He passes through the gates of Sugarloaf State Park and stops the car near a trailhead. He removes a blue backpack from the trunk and puts it on. He is careful with the pack -- it contains thousands of dollars of recording equipment that Krause, a renowned sound recordist, will use to capture the music of what he calls the "wild natural."
Immediately, he hits the trail, the dirt crunching underneath his hiking boots. As he walks, he keeps his ears cocked for a good spot to record. He listens for wildlife, and follows the coarse and eerie call of a lone crow perched on a treetop. He hears the chuckling gobble of a wild turkey and stops to appreciate it.
Then, and much to his chagrin, he also hears the low roar of an airplane overhead.
"Hear that jet?" he says, shaking his head. "You just can't get away from it."
By "it" Krause means the ubiquitous and frustrating racket made by humans and their technological inventions. Krause, a trim and photogenic 63-year-old, has made a living and a lifestyle out of capturing unadulterated wild habitats on audiotape, and he is sensitive to even the slightest man-made noise.
Over the years, Krause has spent much of his time searching for quiet, and his quest for silence has taken him to remote areas of Africa, Antarctica, Alaska, and Borneo. Krause's copious recordings from the last 30 years comprise the largest private collection of natural sounds in the world, and excerpts have been used in Hollywood blockbuster movies and museum exhibits worldwide.
But natural sound is not merely a profession for Krause. Aural wonders are Krause's obsession, and he has become a veritable missionary of naturalism and sound. He equates the loss of a vibrant soundscape with the loss of a natural habitat, and he says that nowadays he has to record about 2,000 hours to produce one hour of usable sound; when he first started three decades ago, it only took 15. And, he adds indignantly, 25 percent of the habitat in his audio library no longer exists because of environmental degradation by humans.
So Krause doesn't exactly expect to find spectacular sound at Sugarloaf State Park, but he does hope he'll get something. After trudging past an open meadow and a rushing, melodic stream, Krause stops on a trail thick with scrub oak trees, attracted by the hollow, rapid knocking of a pileated woodpecker banging on a utility pole. He mounts a large, zeppelin-shaped mike to a tripod, connects it to a DAT recorder, presses the record button, and dons a headset.
The world suddenly opens up. The babbling stream and the trills of birds in the distance sound immediate and crisp. The woodpecker's hammering is so sharp and percussive the creature could be sitting on Krause's shoulder.
And then, the drone of an airplane defiles the headphones.
"Do you hear how much noise there is?" he demands. "You don't realize until you put a set of headphones on and listen. I'm amazed. I'll think I've found a place that is sacred, but then it's invaded by this terrible noise. Even between 6:30 and 7 in the morning, there is never a moment without a plane flying by."

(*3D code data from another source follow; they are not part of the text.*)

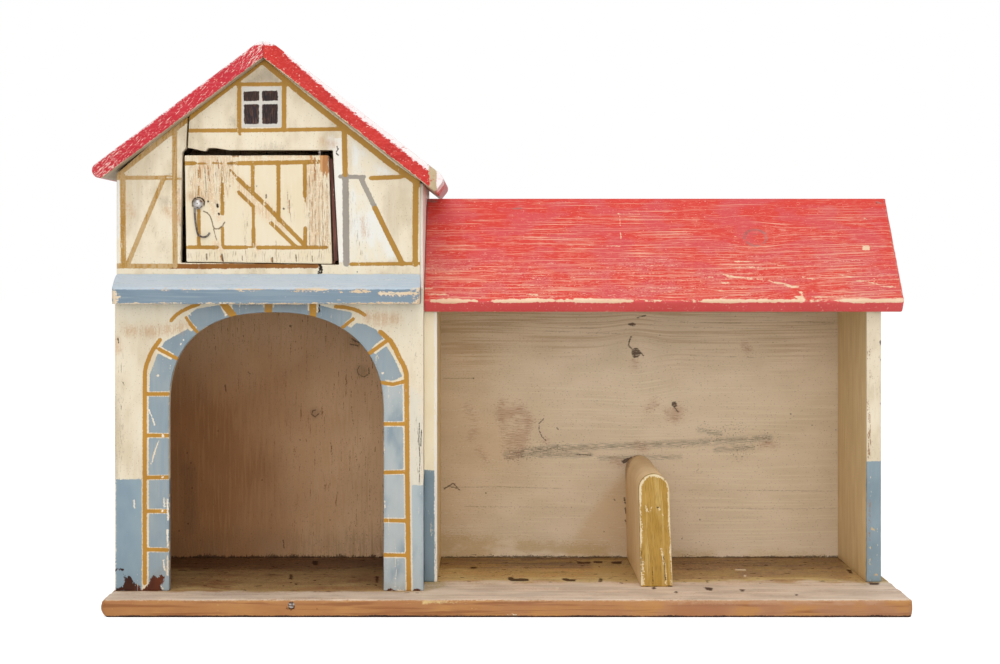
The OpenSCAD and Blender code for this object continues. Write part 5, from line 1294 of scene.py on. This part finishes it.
        # Thin cream enamel on level grain: knots and rings show through it, with soot over one seam. The grit
        # is finer in life and is drawn about 1 mm coarse, or a picture of the whole stable would lose it.
        material = coated("Cream enamel in the shed", ("#B89C78", "#A88A64", "#BFA684"),
                          (enamel, grit, shade, lines, grime, blush, hair, smudge, pepper, pink, foot, dark),
                          grain=(80.0, 1.2), relief=0.2)
        make_piece("shed_back_wall", [back], material)
        return {"FINISHED"}


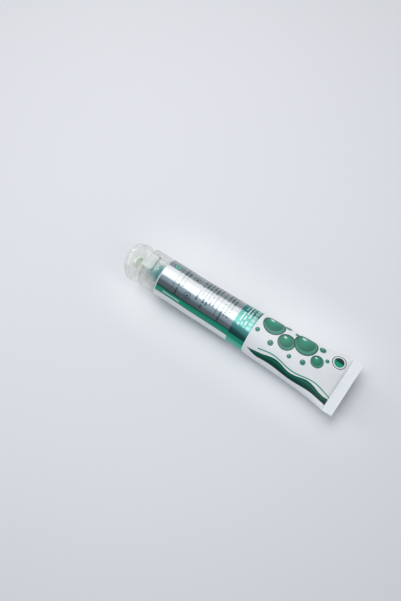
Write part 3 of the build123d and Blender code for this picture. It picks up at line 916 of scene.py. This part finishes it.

But for all his frustration that morning, when the recording is good -- such as in the Amazon or on the Corcovado Osa Peninsula in Costa Rica -- he is transformed. "I select a spot for quiet, away from human noise," he says. "It's quiet, Zen-like. I'm there for hours at a time, no action, there's nothing to see. But I'm never bored. It's life-engaging. You teach yourself to be quiet, shut your mouth, and not do anything. You just be in the present."
A parrot flies by -- whoosh! -- and lets out a series of staccato squawks. The melodic whistle of a screaming piha and the curt shriek of a great potoo erupt one after another as they sit in distant trees. Flies buzz past in a swarm, droning like a chain saw.
Krause is still as he listens to the recordings he made some years ago, sitting in the "sweet spot" of the speakers in his cozy Glen Ellen office just steps from his salmon-colored house. Every buzz and twitter transports him back to the Amazon and reminds him of the intense heat, humidity, and beauty of the Brazilian jungle.
The recordist is often sitting between these speakers, absorbing and manipulating sound, sometimes for 18 hours a day. It is from this office that Krause runs his business, Wild Sanctuary, which provides tailored "soundscapes" to museums, zoos, aquariums, or films, all produced from Krause's natural sound library. Krause estimates that his 3,500-hour, 15,000-species audio archive is worth several million dollars, and he hopes that a benefactor will purchase the archive from him and then donate it to a university.
Financially, Krause is still reeling from 2001, when he got few calls for work. But things have turned around this year, and Krause has his hand in several projects at once. Among them, he will provide a soundscape for an 11-acre African exhibit at a Texas zoo (charging between $200,000 and $400,000, including equipment and tech help).
Krause is also spearheading a project for the National Park Service to study sound and its relationship to habitat health. He and three other recordists will go to Sequoia National Park four times a year to record at four different spots, four times a day.
And for the past few weeks, Krause has been immersed in a project for the Canadian Broadcast Channel: He will provide the radio station with one year's worth of constantly looping, never-repeating natural sound -- which is why he's fiddling with the Amazon recordings.